Fast forward about 20 years. This expedition has taken a new life for me and my family. Our friend with the boat sold his boat. We are all scattered through the state of California and do our best to get together. Since fishing is a tradition we all share, it’s a common theme when we do get together. Before I moved to my current city, I used to go out night fishing 2-3 times a week. It was a sort of meditation for me. Grab the frozen baby Shad, pack a cooler with some drinks, grab the fishing gear, some bug spray and a lantern. I’d post up on the inlet leading to the lake and chase the nighttime feeding Catfish. Often times I’d catch a sunfish or an overly aggressive bass, but it was the Cat’s I was after. I digress..
For the past few years, each salmon season, my brother springs for chartered fishing trip off the Mendocino coast as a birthday gift to my Pops and myself. I look forward to these trips. We were out recently, and although the bite is really popping off up in the Humboldt area, the bite is not so hot south of there. The deckhands said it’s been really intermittent and that they have not had a day where they got the limit. The day we went out was no exception. The ocean was calm and the sun was bright and strong. One guy in the corner of the boat, with line around 90 feet, bagged two monster salmon, somewhere between 25-30 lbs. each. Lucky bastard. I had one fish on, but whilst reeling it in, it collided with another fish that was being dragged in on the opposite side of the boat, it slackened the line, and came off the hook. As we were not using barbed hooks (it’s illegal to catch Silver salmon) without any tension in the line, I was S.O.L. Still the experience was good enough for me. As we approached the time to pull the lines and take off, you could see off in the distant horizon a wall off fog approaching. It looked so far away, like a distant mountainside. But boy, did that fog creep fast. Suddenly the sky was grey and no longer hot enough to persist without a jacket. The wind picked up and swells began to grow. Some people headed inside to sit in the cabin and wait out the cold prior to docking. I sat on the engine case facing the western vastness and watched. No longer am I the fearful lad shaking at the sight of a roaring ocean. I embraced the welcome of some turbulent waters, and chill of the fog, and the refreshing wind turning my face red.
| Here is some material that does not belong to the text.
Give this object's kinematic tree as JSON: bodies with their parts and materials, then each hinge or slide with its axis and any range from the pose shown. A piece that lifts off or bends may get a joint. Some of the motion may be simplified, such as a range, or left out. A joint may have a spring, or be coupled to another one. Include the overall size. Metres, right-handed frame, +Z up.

It’s amazing how quickly conditions can change when one is out on the water. My Pops, being ex Navy, has some harrowing tales of his time on his carrier of giant waves sweeping over the bow of his Aircraft carrier. Amazing power in those currents and air streams combined with the gravity of the Moon, the Sun, and our molten core. In the blink of an eye, things can go from a peaceful sunny summer morning, to a raging cold hangover of a storm slamming against your ship. I find the chaotic nature of the ocean to be very attractive. It’s danger and life all in one. It can be your best friend or your death. One must always give respect to the great seas for not only do they hold uncertain endings, but they also hold our beginnings.
It is much like man in the same essence, that each man and woman has the ability within themselves to make drastic, and amazing changes right….fucking…. now. There is no excuse to wait, other than ones own procrastinating tendencies. I am so very guilty of this, being the father of many unfinished projects, both in the realm of the arts and personal health. As The Broadways said on their album “Broken Star” in the song We’ll Have a Party: “sometimes motivation sinks deep in these couch cushions, sometimes sleep is my best friend.” But like anything in this life, one must find their passion and motivation, seize it by the horns and run with the bull.
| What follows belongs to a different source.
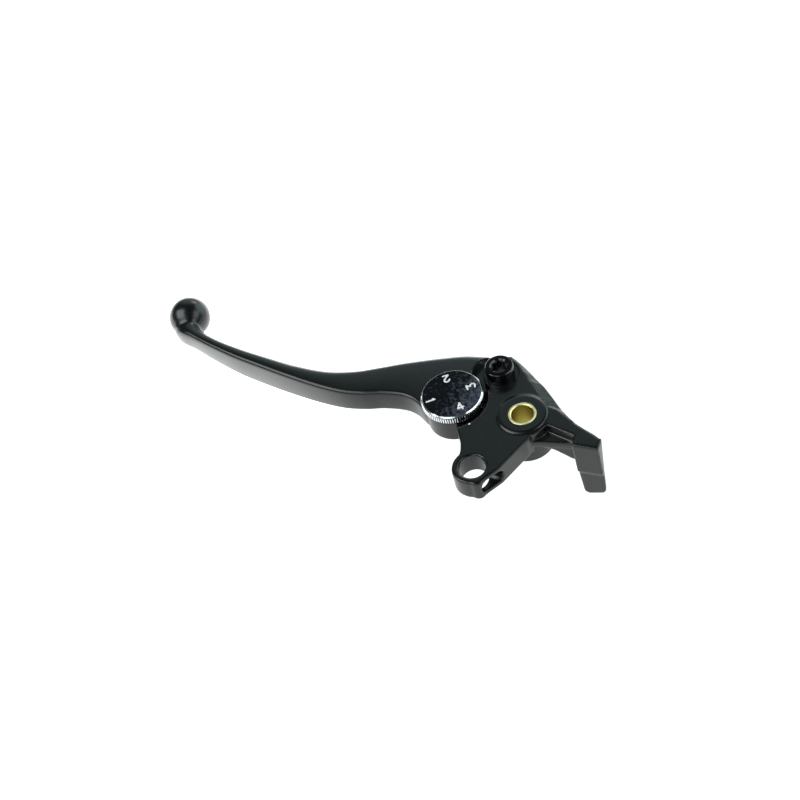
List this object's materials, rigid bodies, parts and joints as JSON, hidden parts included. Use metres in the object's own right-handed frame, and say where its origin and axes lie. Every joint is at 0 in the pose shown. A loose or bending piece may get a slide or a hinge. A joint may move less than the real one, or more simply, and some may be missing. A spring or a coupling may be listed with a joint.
{
  "type": "motorcycle clutch lever",
  "caption": "Black cast motorcycle clutch lever with a ball end, hinged on a short knuckle with a brass pivot bush, a pushrod lobe, a switch tab and a knurled reach dial.",
  "frame": {"origin": "on the main pivot's axis, at mid length of the brass bush", "axes": "+Z along the main pivot towards the dial side, -X outboard along the blade, +Y forward, away from the handlebar grip"},
  "size_m": [0.2171, 0.0651, 0.0377],
  "materials": {
    "cast_black": "satin black coating on cast aluminium",
    "brass": "machined",
    "bronze": "sintered",
    "black_oxide": "glossy black oxide on steel",
    "plated_steel": "zinc plated",
    "spring_steel": "oiled",
    "chrome": "polished",
    "dial_black": "gloss",
    "print_white": "printed"
  },
  "bodies": {
    "knuckle": {"knuckle": "cast_black", "pivot_bush": "brass", "pivot_screw": "black_oxide", "pivot_washer": "plated_steel", "pivot_nut": "plated_steel", "return_spring": "spring_steel", "index_mark": "print_white"},
    "blade": {"lever_blade": "cast_black", "blade_bush": "bronze", "detent_spring": "spring_steel"},
    "dial": {"dial_knob": "chrome", "dial_face": "dial_black", "dial_numerals": "print_white", "cam_shaft": "plated_steel", "dial_screw": "plated_steel", "cam_washer": "spring_steel", "cam_clip": "spring_steel"},
    "detent_ball": {"detent_ball": "chrome"}
  },
  "joints": [
    {"name": "blade_swing", "type": "hinge", "parent": "knuckle", "child": "blade", "pos_m": [-0.018, 0.0158, 0.002], "axis": [0, 0, 1], "range_deg": [-14, 0], "stiffness_Nm_per_rad": 0.15, "springref_deg": 45.84, "deforming": ["return_spring"]},
    {"name": "dial_turn", "type": "hinge", "parent": "blade", "child": "dial", "pos_m": [-0.0302, -0.0032, 0.008], "axis": [0, 0, 1], "continuous": true},
    {"name": "detent_ball_lift", "type": "slide", "parent": "blade", "child": "detent_ball", "axis": [0, 0, 1], "range_m": [0, 0.0005], "stiffness_N_per_m": 500, "springref_m": 0.0025, "deforming": ["detent_spring"]}
  ]
}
On an aside, the rhythmic beating of ocean waves against the shore is a soothing and to me, erotic sound. I enjoy the outdoors and without fail, when taking a young lass camping out next to the ocean, the fire behind the love making and romance is always extreme. I think because that sound awakens some deep down and primal inside a person. Or because the chaotic nature of the ocean is a reminder of our own mortality. I am not sure the reason, but I can vouch from experience that if your girl is down for some ocean camping, you are in for some good times.